> WHAT NEEDS TO BE DONE
Restate the opening lines of the material below word for word, stopping after the line that contains "bpy.context.view_layer.objects.active = piece".

--- start of SOURCE EXCERPT ---

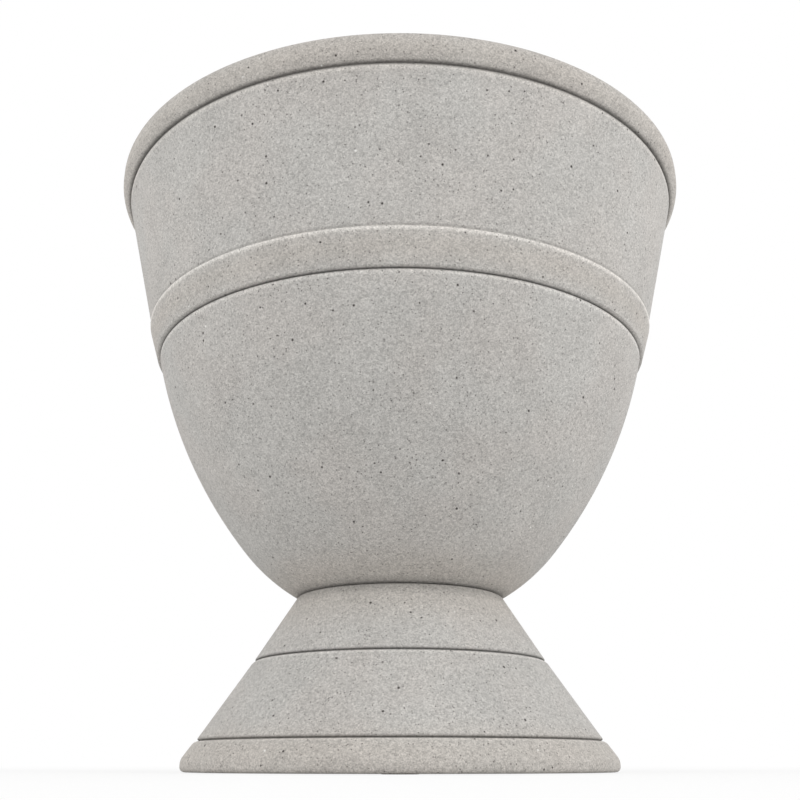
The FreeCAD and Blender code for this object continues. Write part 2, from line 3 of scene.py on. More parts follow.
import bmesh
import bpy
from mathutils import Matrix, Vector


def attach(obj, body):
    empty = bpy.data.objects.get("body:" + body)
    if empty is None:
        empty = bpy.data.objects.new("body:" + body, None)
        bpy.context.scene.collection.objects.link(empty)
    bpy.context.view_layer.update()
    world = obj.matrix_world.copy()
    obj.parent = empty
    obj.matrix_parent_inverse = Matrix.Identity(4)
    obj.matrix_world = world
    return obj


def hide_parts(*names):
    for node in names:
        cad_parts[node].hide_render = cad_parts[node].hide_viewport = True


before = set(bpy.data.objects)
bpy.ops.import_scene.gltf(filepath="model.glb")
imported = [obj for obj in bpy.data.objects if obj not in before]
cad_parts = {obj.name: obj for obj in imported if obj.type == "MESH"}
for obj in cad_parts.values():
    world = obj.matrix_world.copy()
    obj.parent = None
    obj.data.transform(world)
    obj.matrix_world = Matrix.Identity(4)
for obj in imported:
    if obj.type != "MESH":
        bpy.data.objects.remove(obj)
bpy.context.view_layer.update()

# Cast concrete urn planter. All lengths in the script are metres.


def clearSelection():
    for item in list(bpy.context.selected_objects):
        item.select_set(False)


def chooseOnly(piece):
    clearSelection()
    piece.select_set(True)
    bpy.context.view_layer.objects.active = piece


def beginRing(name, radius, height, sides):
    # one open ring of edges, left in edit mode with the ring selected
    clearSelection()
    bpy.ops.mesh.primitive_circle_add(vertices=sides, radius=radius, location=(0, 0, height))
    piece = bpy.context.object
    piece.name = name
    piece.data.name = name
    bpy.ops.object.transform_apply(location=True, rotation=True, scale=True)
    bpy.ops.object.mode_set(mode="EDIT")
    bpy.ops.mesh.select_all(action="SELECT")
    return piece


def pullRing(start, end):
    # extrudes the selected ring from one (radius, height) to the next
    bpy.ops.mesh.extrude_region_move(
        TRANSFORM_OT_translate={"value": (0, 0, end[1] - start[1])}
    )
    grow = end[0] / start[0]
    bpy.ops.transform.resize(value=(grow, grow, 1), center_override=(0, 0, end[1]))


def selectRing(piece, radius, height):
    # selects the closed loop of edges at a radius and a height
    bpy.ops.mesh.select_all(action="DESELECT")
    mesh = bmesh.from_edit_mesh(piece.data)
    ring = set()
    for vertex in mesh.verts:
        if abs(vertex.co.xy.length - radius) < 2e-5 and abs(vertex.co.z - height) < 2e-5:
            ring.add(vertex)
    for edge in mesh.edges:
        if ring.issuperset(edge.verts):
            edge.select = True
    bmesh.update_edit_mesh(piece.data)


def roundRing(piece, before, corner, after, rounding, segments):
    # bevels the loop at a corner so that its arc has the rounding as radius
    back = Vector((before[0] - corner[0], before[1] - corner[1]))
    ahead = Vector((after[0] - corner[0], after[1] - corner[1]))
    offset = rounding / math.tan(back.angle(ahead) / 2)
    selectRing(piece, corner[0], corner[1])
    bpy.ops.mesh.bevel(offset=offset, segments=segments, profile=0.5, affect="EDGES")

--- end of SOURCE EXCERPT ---

> TASK RESULT
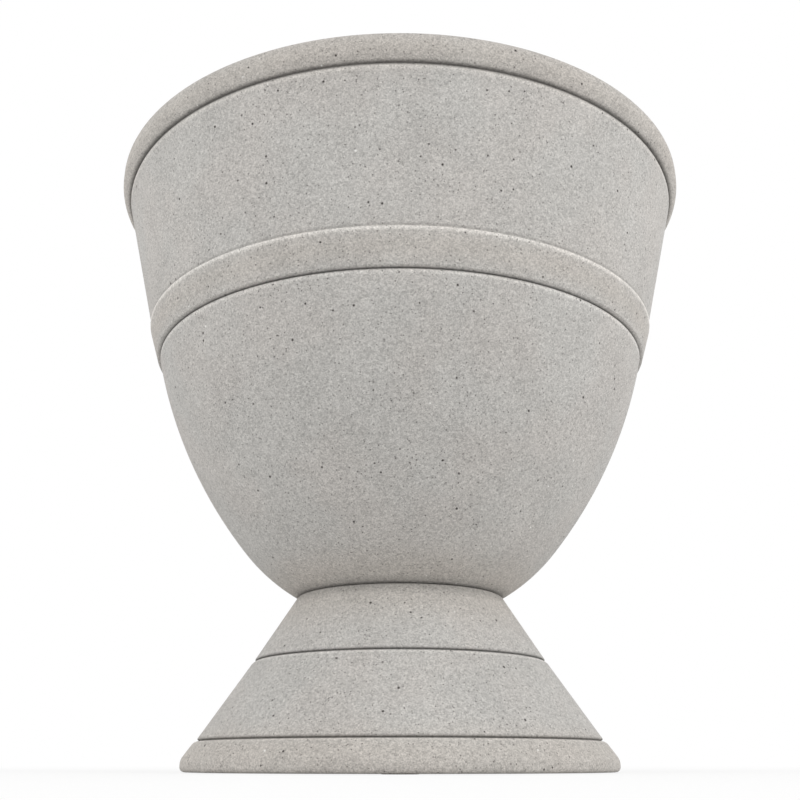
The FreeCAD and Blender code for this object continues. Write part 2, from line 3 of scene.py on. More parts follow.
import bmesh
import bpy
from mathutils import Matrix, Vector


def attach(obj, body):
    empty = bpy.data.objects.get("body:" + body)
    if empty is None:
        empty = bpy.data.objects.new("body:" + body, None)
        bpy.context.scene.collection.objects.link(empty)
    bpy.context.view_layer.update()
    world = obj.matrix_world.copy()
    obj.parent = empty
    obj.matrix_parent_inverse = Matrix.Identity(4)
    obj.matrix_world = world
    return obj


def hide_parts(*names):
    for node in names:
        cad_parts[node].hide_render = cad_parts[node].hide_viewport = True


before = set(bpy.data.objects)
bpy.ops.import_scene.gltf(filepath="model.glb")
imported = [obj for obj in bpy.data.objects if obj not in before]
cad_parts = {obj.name: obj for obj in imported if obj.type == "MESH"}
for obj in cad_parts.values():
    world = obj.matrix_world.copy()
    obj.parent = None
    obj.data.transform(world)
    obj.matrix_world = Matrix.Identity(4)
for obj in imported:
    if obj.type != "MESH":
        bpy.data.objects.remove(obj)
bpy.context.view_layer.update()

# Cast concrete urn planter. All lengths in the script are metres.


def clearSelection():
    for item in list(bpy.context.selected_objects):
        item.select_set(False)


def chooseOnly(piece):
    clearSelection()
    piece.select_set(True)
    bpy.context.view_layer.objects.active = piece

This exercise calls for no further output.